In the latter case, one available approach is considering this game as (maximum) 21 x 21 players (ships) game.
I think we can already handle this setting in current HandyRL.
In the previous case, the following is my idea.
When the board size is 4 x 4, first we paint the board as:
0101
2323
1010
3232
then, first decide actions of ships painted as "0".
Next, decide actions of ships painted as "1".
Next, "2".
Finally, "3".
As the result, we can decide actions of all ships with computing CNN 4 times.
Actually I don't mind using one or the other setting, I would just like to "make it work". But the only way I see handling setting one (two players) is with a centralized network outputting the actions for all their agents. The problem is that I don't know of any way of taking several actions from the output of the net. Models like IMPALA (and actually every model I know) are made to take one action per policy (or q-value) head net.
That's why I think handling the problem as a MARL problem is better. This means considering as many agents as there actually are and calling the net for each of them to determine their next action.
What you're meaning with your painted board is that we have one net outputting actions for each kind of ships (own ships, own shipyards, opponent ships, opponent shipyards) ? So 4 agents running ?
I also have a question regarding the net you're using for Hungry Geese :
def forward(self, x, _=None):
h = F.relu_(self.conv0(x))
for block in self.blocks:
h = F.relu_(h + block(h))
h_head = (h * x[:,:1]).view(h.size(0), h.size(1), -1).sum(-1)

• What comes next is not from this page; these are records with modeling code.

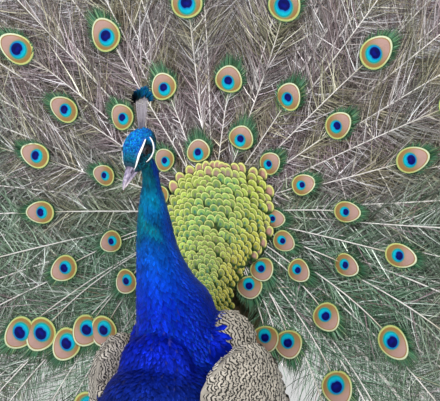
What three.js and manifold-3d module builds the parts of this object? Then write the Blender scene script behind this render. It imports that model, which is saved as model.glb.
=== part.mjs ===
// A peacock in full display, life size, as separate closed solids in one scene graph.
// Millimetres, +Z up. The bird faces -Y, and its left side is +X.
// Everything is modelled in the bird's own frame, with the feet near y = 0 and the floor at z = 0,
// and the whole group is shifted at the end so that its box is centred over the origin.

import * as THREE from 'three';
import { mergeVertices } from 'three/addons/utils/BufferGeometryUtils.js';
import Module from 'manifold-3d';

const wasm = await Module();
wasm.setup();

// ---------- driving dimensions ----------

const GAP = 0.35; // clearance between touching solids
const CENTRE_SHIFT_Y = -95; // brings the middle of the whole box to y = 0

// trunk: rows of [y, middle height, half height, half width], breast to rump
const TRUNK = [
  [-130, 374, 12, 12],
  [-112, 372, 56, 52],
  [-72, 366, 88, 84],
  [-15, 357, 106, 102],
  [50, 362, 108, 102],
  [105, 384, 92, 82],
  [148, 410, 62, 52],
  [176, 432, 10, 10],
];

// neck: rows of [z, middle y, half width, half depth], from inside the trunk to inside the head
const NECK = [
  [395, 18, 40, 60],
  [430, 22, 62, 88],
  [463, 21, 58, 85],
  [500, 3, 52, 68],
  [534, -10, 46, 61],
  [562, -32, 37, 44],
  [600, -52, 29, 31],
  [640, -61, 23.5, 24],
  [668, -65.5, 18, 18],
  [688, -68, 13.8, 13.8],
  [706, -72, 13.4, 13.6],
  [730, -90, 10, 10],
];
const NECK_CUTS = [560, 640]; // heights that part the neck into three lengths

// head: rows of [y, middle height, half height, half width] in the head's own frame
const HEAD_CENTRE = new THREE.Vector3(0, -100, 735);
const HEAD_PITCH = THREE.MathUtils.degToRad(45); // bill tipped down
const HEAD_YAW = THREE.MathUtils.degToRad(-5); // turned a little to the bird's right
const HEAD = [
  [31, 0, 4, 4],
  [26, 0, 13, 12.5],
  [12, 1, 20.5, 19.8],
  [-4, 1, 22, 21],
  [-18, -3, 18, 17.4],
  [-29, -4, 12, 11],
  [-37, -5.5, 4, 4],
];
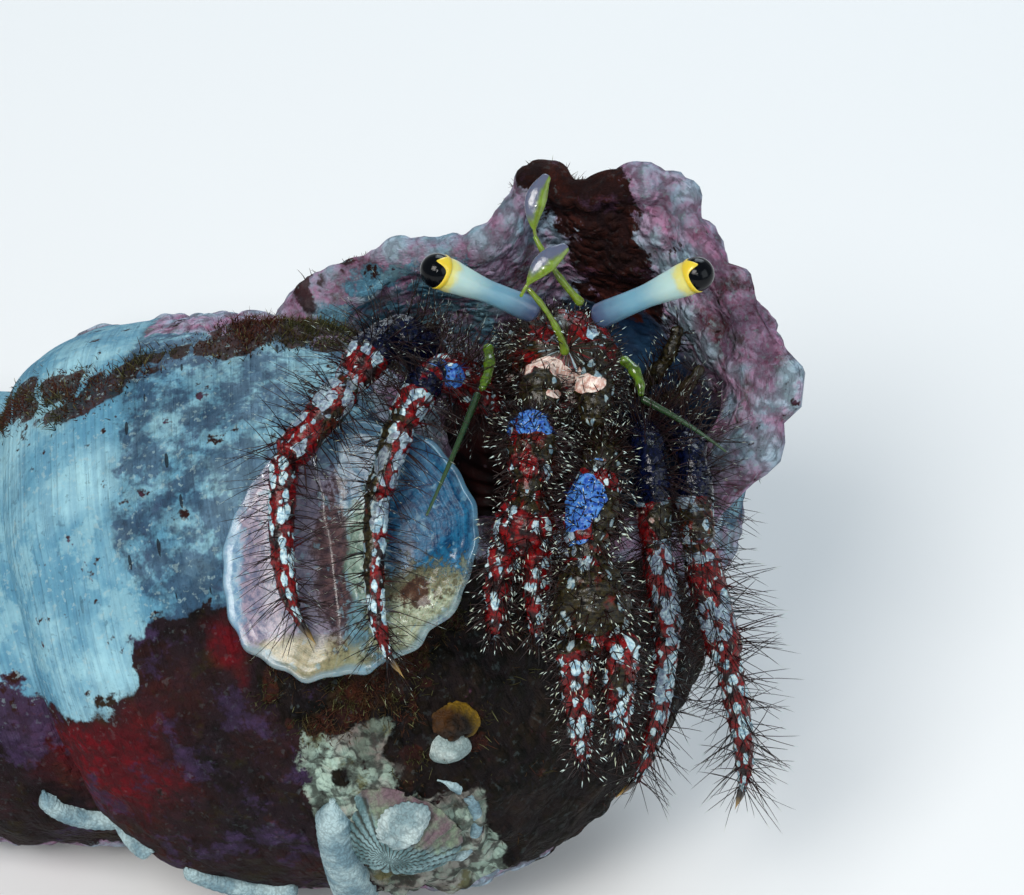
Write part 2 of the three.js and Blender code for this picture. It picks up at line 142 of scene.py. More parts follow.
def grid_quads(rows, columns, wrap=False):
    """Four corner numbers for each cell of a grid kept row after row."""
    across = columns if wrap else columns - 1
    i, j = np.meshgrid(np.arange(rows - 1), np.arange(across), indexing="ij")
    i, j = i.ravel(), j.ravel()
    beside = (j + 1) % columns
    start = i * columns
    corners = [start + j, start + beside, start + columns + beside, start + columns + j]
    return np.stack(corners, axis=1)


def mesh_of(name, points, quads, triangles=None):
    """A mesh object from points, four-cornered faces and three-cornered ones."""
    three = np.zeros((0, 3), int) if triangles is None else triangles
    corner_list = joined(quads.ravel(), three.ravel())
    sizes = joined(np.full(len(quads), 4), np.full(len(three), 3))
    mesh = bpy.data.meshes.new(name)
    mesh.vertices.add(len(points))
    mesh.vertices.foreach_set("co", np.asarray(points, np.float32).ravel())
    mesh.loops.add(len(corner_list))
    mesh.loops.foreach_set("vertex_index", corner_list.astype(np.int32))
    mesh.polygons.add(len(sizes))
    starts = joined([0], np.cumsum(sizes)[:-1])
    mesh.polygons.foreach_set("loop_start", starts.astype(np.int32))
    mesh.polygons.foreach_set("use_smooth", np.ones(len(sizes), bool))
    mesh.update(calc_edges=True)
    mesh.validate()
    return show(name, mesh)


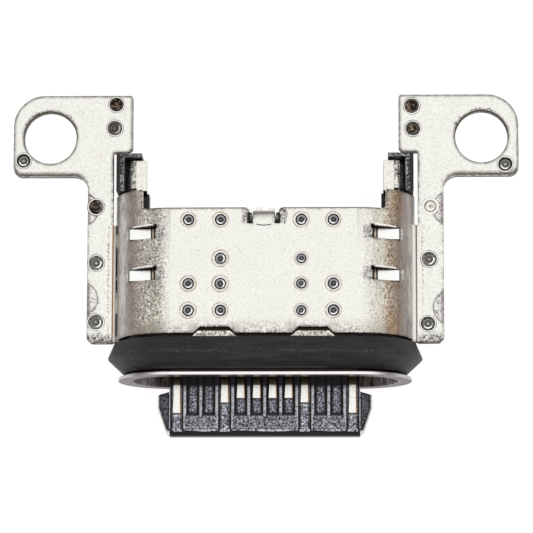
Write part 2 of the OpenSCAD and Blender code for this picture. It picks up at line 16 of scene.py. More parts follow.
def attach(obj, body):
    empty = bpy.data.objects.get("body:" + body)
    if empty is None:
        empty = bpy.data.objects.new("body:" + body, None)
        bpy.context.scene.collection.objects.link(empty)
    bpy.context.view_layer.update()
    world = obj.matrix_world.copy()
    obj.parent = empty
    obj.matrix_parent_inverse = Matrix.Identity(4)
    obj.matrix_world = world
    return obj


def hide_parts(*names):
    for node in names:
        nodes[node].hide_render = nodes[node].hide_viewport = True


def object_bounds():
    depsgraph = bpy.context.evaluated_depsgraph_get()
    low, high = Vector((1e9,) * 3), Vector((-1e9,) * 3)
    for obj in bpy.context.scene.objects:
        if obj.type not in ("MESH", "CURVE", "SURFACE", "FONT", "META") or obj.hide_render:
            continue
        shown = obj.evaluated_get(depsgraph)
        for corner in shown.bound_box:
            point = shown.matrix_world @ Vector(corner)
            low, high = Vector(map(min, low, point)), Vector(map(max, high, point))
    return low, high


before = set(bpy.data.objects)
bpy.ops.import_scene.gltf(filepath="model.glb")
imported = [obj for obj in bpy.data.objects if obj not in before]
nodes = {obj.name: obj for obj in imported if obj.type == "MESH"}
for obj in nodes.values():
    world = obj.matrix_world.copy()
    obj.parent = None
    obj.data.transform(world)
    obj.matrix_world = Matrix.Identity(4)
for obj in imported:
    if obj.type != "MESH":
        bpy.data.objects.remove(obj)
scene = bpy.context.scene
MM = 0.001
cad_low, cad_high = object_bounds()
print("pieces in the packed model:", len(nodes))


def place_object(name, data):
    thing = bpy.data.objects.new(name, data)
    scene.collection.objects.link(thing)
    return thing


# %% [markdown]
# ## Camera
# The photograph looks almost straight down on the socket, with the mouth towards the viewer.
# A long lens from 110 mm away keeps the sides nearly parallel, as a copy stand does.
# The three axes of the camera are worked out from its tilt, its lean and a trace of roll.

# %% Camera
TILT, LEAN, ROLL = math.radians(9.5), math.radians(1.7), math.radians(-0.14)
TARGET = Vector((0.035, 3.672, 0.0)) * MM
DISTANCE = 110 * MM
LENS_MM, SENSOR_MM = 235.45, 36

flat_on = math.cos(TILT)
away = Vector((math.sin(LEAN) * flat_on, -math.sin(TILT), math.cos(LEAN) * flat_on)).normalized()
right = Vector((0, 1, 0)).cross(away).normalized()
up = away.cross(right)
cam_x = right * math.cos(ROLL) - up * math.sin(ROLL)
cam_y = right * math.sin(ROLL) + up * math.cos(ROLL)

camera = place_object("camera", bpy.data.cameras.new("camera"))
place = TARGET + away * DISTANCE
turned = Matrix((cam_x, cam_y, away)).transposed().to_4x4()
camera.matrix_world = Matrix.Translation(place) @ turned
camera.data.lens = LENS_MM
camera.data.sensor_width = SENSOR_MM
camera.data.clip_start = 0.005
camera.data.clip_end = 10
scene.camera = camera
scene.view_settings.view_transform = "Standard"
print("camera at mm", [round(v / MM, 1) for v in place])


# %% [markdown]
# ## Helpers for node trees
# A node tree is easier to read as a few short lines. `add_node` makes one node and sets its
# values, and a value that is a socket is linked instead. The helpers after it don't need to be
# told which tree they work in, because each socket knows that.

# %% Node helpers
def is_socket(value):
    return isinstance(value, bpy.types.NodeSocket)


def connect(value, node, key):
    if is_socket(value):
        node.id_data.links.new(value, node.inputs[key])
    else:
        node.inputs[key].default_value = value


def add_node(tree, kind, inputs=None, **settings):
    node = tree.nodes.new(kind)
    for key, value in settings.items():
        setattr(node, key, value)
    for key, value in (inputs or {}).items():
        connect(value, node, key)
    return node


def tree_of(*values):
    return next(value.id_data for value in values if is_socket(value))


def math_node(operation, *values):
    inputs = dict(enumerate(values))
    return add_node(tree_of(*values), "ShaderNodeMath", inputs, operation=operation).outputs[0]


def vector_math(operation, vector, other=None, key=1, result=0):
    inputs = {0: vector} if other is None else {0: vector, key: other}
    return add_node(tree_of(vector), "ShaderNodeVectorMath", inputs, operation=operation).outputs[result]


def new_group(name, given, made, kind="ShaderNodeTree"):
    tree = bpy.data.node_groups.new(name, kind)
    for key, value in given.items():
        word = value if isinstance(value, str) else type(value).__name__.title()
        socket = tree.interface.new_socket(key, in_out="INPUT", socket_type="NodeSocket" + word)
        if word != value:
            socket.default_value = value
    word = "Float" if kind == "ShaderNodeTree" else "Geometry"
    for key in made:
        tree.interface.new_socket(key, in_out="OUTPUT", socket_type="NodeSocket" + word)
    return tree, tree.nodes.new("NodeGroupInput").outputs, tree.nodes.new("NodeGroupOutput")


# %% [markdown]
# ## Words for masks and colours
# Object coordinates are in metres, so the first helper turns them into millimetres. The rest
# are the words that the lesson is written in. A mask is a value from 0 to 1: `fade` rises from
# one value to another, `band` is 1 between two values, `times` keeps what all masks share and
# `either` takes the stronger one. `paint` lays a colour over another where its masks say so,
# and `tint` multiplies instead. `scaled` is a factor followed by an offset. The numbers in the
# masks are places on the socket in millimetres, or levels of a noise or of a face's normal.

# %% Small words for masks and colours
def object_mm(tree):
    where = add_node(tree, "ShaderNodeTexCoord").outputs["Object"]
    return vector_math("SCALE", where, 1 / MM, "Scale")


def split(vector):
    return add_node(tree_of(vector), "ShaderNodeSeparateXYZ", {0: vector}).outputs


def face_normal(tree):
    return split(add_node(tree, "ShaderNodeNewGeometry").outputs["Normal"])


def noise(vector, scale, detail=2.0, roughness=0.5, distortion=0.0):
    inputs = {"Vector": vector, "Scale": scale, "Detail": detail}
    inputs |= {"Roughness": roughness, "Distortion": distortion}
    return add_node(tree_of(vector), "ShaderNodeTexNoise", inputs).outputs["Fac"]


def times(*values):
    total = values[0]
    for value in values[1:]:
        total = math_node("MULTIPLY", total, value)
    return total


def plus(first, second):
    return math_node("ADD", first, second)


def minus(first, second):
    return math_node("SUBTRACT", first, second)


def opposite(mask):
    return minus(1.0, mask)


def either(first, second):
    return math_node("MAXIMUM", first, second)


def scaled(value, factor, offset):
    return math_node("MULTIPLY_ADD", value, factor, offset)


def size_of(value):
    return math_node("ABSOLUTE", value)


def fade(value, start, end, style="SMOOTHSTEP"):
    inputs = {"Value": value, "From Min": start, "From Max": end}
    return add_node(tree_of(value), "ShaderNodeMapRange", inputs, interpolation_type=style).outputs["Result"]


def band(value, low, high, soft=0.01):
    return times(fade(value, low - soft, low + soft), fade(value, high + soft, high - soft))


def joined(**parts):
    return add_node(tree_of(*parts.values()), "ShaderNodeCombineXYZ", parts).outputs[0]


def distance_to(x, y, place):
    return vector_math("DISTANCE", joined(X=x, Y=y), (*place, 0.0), result="Value")


def ramp_of(value, *stops):
    node = add_node(tree_of(value), "ShaderNodeValToRGB", {"Fac": value})
    marks = node.color_ramp.elements
    for i, (position, colour) in enumerate(stops):
        mark = marks[i] if i < 2 else marks.new(position)
        mark.position = position
        mark.color = (*colour, 1)
    return node.outputs["Color"]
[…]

h_avg = h.view(h.size(0), h.size(1), -1).mean(-1)
p = self.head_p(h_head)
v = torch.tanh(self.head_v(torch.cat([h_head, h_avg], 1)))
return {'policy': p, 'value': v}
Why do you this operation :
h * x[:,:1]
Which is element-wise product of h of size (Batch_size,32,11,7) and x[:,0] of size (Batch_size, 11, 7) all along the channel axis and which represents the head position of the concerned geese. Do you have an intuitive explanation of the idea behind doing that ?
This operation is gathering features on the position of the head of a goose.
In Hungry Geese, generally, the state around the head of a goose is the most important for selecting action and alive-or-dead detection, and the farther away a pixel is from the head, the less important the state is.
But for value estimation, however, global information which includes the length of each goose is also important. That's why head features and averaged features are concatenated before the last layer of the value estimation.
(I also posted this explanation on the thread of our code in Kaggle.)
Selecting actions of several components itself is not difficult.
You can output tensor whose shape is (batch_size, n_components, n_actions) and compute softmax on its last axis, then decide actions for each component.
However, this procedure is problematic when we want them to cooperate with each other.
So, I thought of a way to avoid deciding the actions of components with small Manhattan distances at the same time.